Jenny had highly arched plucked eyebrows. His demeanor was pleasant. You could see the years of work reflected in his rough callused hands. The name had such a youthful ring to it.  But to be fair, I will start referring to Jenny as her.

6Victoria, in a mad, eccentric way had character. There definitely was no place like it in Manila.  Carrie Talcum Powder, a stained coffee mug and worn out rubber gloves. What are the odds of having your hair styled for sixty pesos? Obviously a low rate because it is void of upgrades, basic comforts and hygiene that one takes for granted at high end salons. Ah! The elite salon. Who are you? By appointment only. Are you willing to wait? You’re sat in a chair and told yarns of gossip, the TV blaring loudly in the background.  Exorbitant rates, don’t forget the hefty tip.  You leave stressed, pesos lighter and invariably unhappy with your new look.

Joan and Gracia cutting hair along a busy street in Pasay.

“This is Joan, and Gracia.”  Jenny pointed across the room to the two slightly younger gay men. I suppose they were just as curious. A minuscule puppy lay on a chair next to me. The mutt with its curly tail and gray ruffled fur gave out a squeak. Jenny put her scissors down to pat the little dog and covered it with a towel. Content, the puppy went back to sleep and she continued to cut my hair.

My mind wandered.

What would Elizabeth Taylor do in this situation? What would she say? Talk about life and men?


I asked Jenny how many years she was in the trade. “At 19, I left San Carlos City in Negros Oriental and never looked back, 65 now and still fabulous,” she said proudly. “I cut hair in Olongapo near the U.S. Base and when they pulled out, a prostitute pushed me to travel with her to Manila. In those days we had to know it all -nails, waxing, makeup, just everything…” Jenny used a brush this time to blow dry my hair, its bristles were sharp. I felt a sudden urge to scratch my head vigorously. It looked like it had been through decades of hair.

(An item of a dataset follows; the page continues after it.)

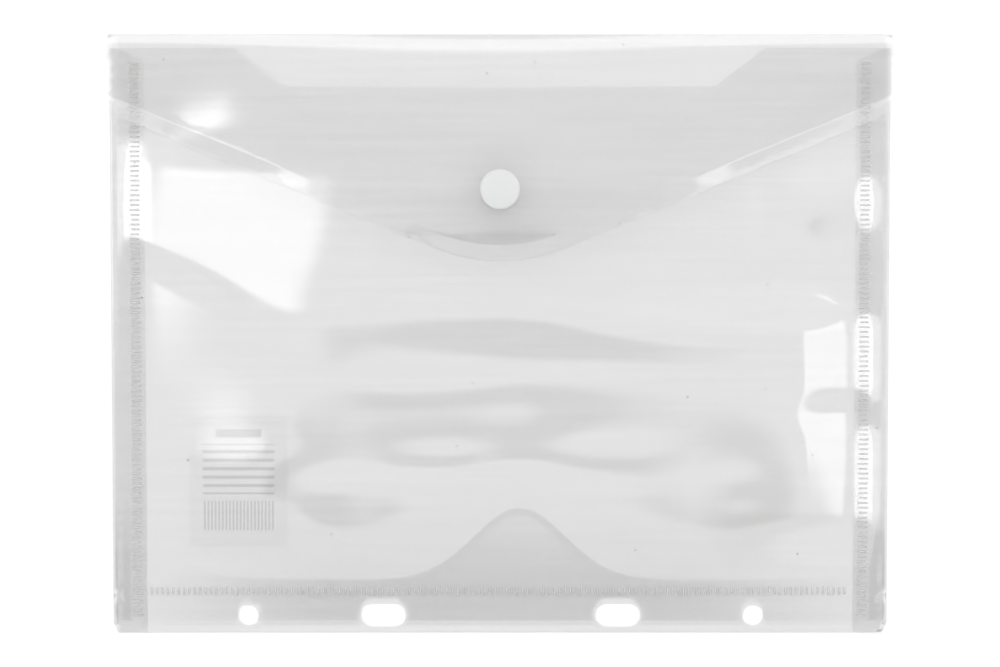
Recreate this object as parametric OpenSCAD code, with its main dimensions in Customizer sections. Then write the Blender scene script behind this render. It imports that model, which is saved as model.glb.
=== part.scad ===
// Clear press-stud document wallet, A5 size, lying on its back with the flap closed.
// X runs across the wallet, Y from the filing strip up to the top crease, Z up out of the front.
// The origin is the centre of the outline on the surface that the wallet lies on.
// One film blank makes the flap, back, filing strip, front and the two flanges behind the back.

/* [Wallet] */
// Height from the bottom fold to the top crease
wallet_h = 184.1; // [180:0.1:190]
// Width across the body at the top
top_w = 240.2; // [238:0.1:244]
// Width across the body at the bottom
bottom_w = 237.4; // [236:0.1:240]
// Thickness of the film
film = 0.2; // [0.15:0.01:0.25]
// Clear depth of the pocket when it is full
pocket_depth = 5.4; // [5.3:0.05:6]
// Clear width of the pocket at its full depth
pocket_w = 210.6; // [209:0.1:211]

/* [Flap] */
// Width across the flap's rounded corners
flap_w = 242.4; // [241:0.1:243]
// Distance from the crease down to the flap's tip
flap_drop = 70.1; // [68:0.1:72]
// Slope of the V edges
flap_slope = 22.9; // [20:0.1:25]
// Radius of the flap's outer corners
flap_corner_r = 12; // [8:0.5:14]
// Radius of the flap's tip
flap_tip_r = 54; // [40:1:60]

/* [Filing strip] */
// Height of the filing strip below the bottom weld
strip_h = 11.5; // [11:0.1:12]
// Distance of the hole centres from the bottom fold
hole_up = 5.5; // [5:0.1:6]
// Radius of the round filing holes
hole_r = 3; // [2.5:0.1:3]
// Distance between the round filing holes
hole_pitch = 155; // [155:1:155]
// Width of the filing slots
slot_w = 6.8; // [6:0.1:7]
// Length of the filing slots, end to end
slot_l = 13.5; // [12:0.5:16]
// Distance between the middles of the slots
slot_pitch = 72; // [70:0.5:74]

/* [Press stud] */
// Distance of the press stud below the crease
stud_drop = 48.2; // [46:0.1:50]
// Diameter of the caps
cap_d = 12.4; // [12:0.1:13]
// Diameter of the stud and the socket
ring_d = 10.6; // [10:0.1:11]

/* [Welds and flanges] */
// Width of the flanges that fold in behind the back panel
flange_w = 10.4; // [10:0.1:12]
// Distance of the side welds in from the side folds
side_weld_in = 7.5; // [7:0.1:8]
// Length of one bar of the side welds
side_bar = 3; // [2.5:0.1:3.2]
// Distance from bar to bar in the side welds
side_bar_pitch = 1.5; // [1.4:0.1:2]
// Length of one bar of the bottom weld
bottom_bar = 2.4; // [2:0.1:2.6]
// Distance from bar to bar in the bottom weld
bottom_bar_pitch = 1.65; // [1.5:0.05:2]

/* [Label] */
// Width of the paper label
label_w = 30; // [20:1:40]
// Height of the paper label
label_h = 40; // [30:1:50]

/* [Hidden] */

// Small allowances
gap = 0.05;         // clearance between a prong and its hole
far = 400;          // longer than anything in the model
weld_rise = 0.12;   // how far the weld bars stand above the film
bar_w = 0.6;        // thickness of a weld bar
edge_cut = 0.2;     // small bevel on the press stud's edges

// Levels above the surface: flange, back panel, front panel where it is welded
back_z = film;
front_z = 2 * film;
plateau_z = front_z + pocket_depth;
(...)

“When do you plan to retire? Must love your job if you’re still working at 65.” I quipped. Jenny looked at me through the mirror and gave out a dirty smirk, “Lover! To support my young lover, and I’m talking 20 something dahhh-linggg” she exclaimed, and we all burst out laughing.

Like real women, the window of opportunity gets smaller as one gets older. Youth and beauty fade, and success may evade you. Has Jenny had her 15 minutes of fame?


The hair style she created was as extraordinary as she was. The curls were there. But it flipped from one side to another, giving a subtle but sensual effect.  I blushed as I stared at myself in the mirror. Two women walked in and sat down next to me.  It felt good to see people come.

Jenny will continue to work (unnoticed) like the rest in her community- out of necessity. No family to go back to, vague chance to marry or have children. How long can one keep the routine of work and the interest of a young man?
An urgency to feel needed and loved but just not under the right circumstances.
Fate’s tragic joke.

They are all in the same predicament at Victoria’s- old, broken, but still strong in some places. The sense of pity that brought me to their Salon was replaced with respect and admiration.

“Thank you,” I said, and slowly picked up my things to head back onto the main street.

Jenny followed me out, “Come visit us soon, maybe a change of colour next?

First, let’s see your roots.”

Victoria has since been torn down during the 2nd half of 2015.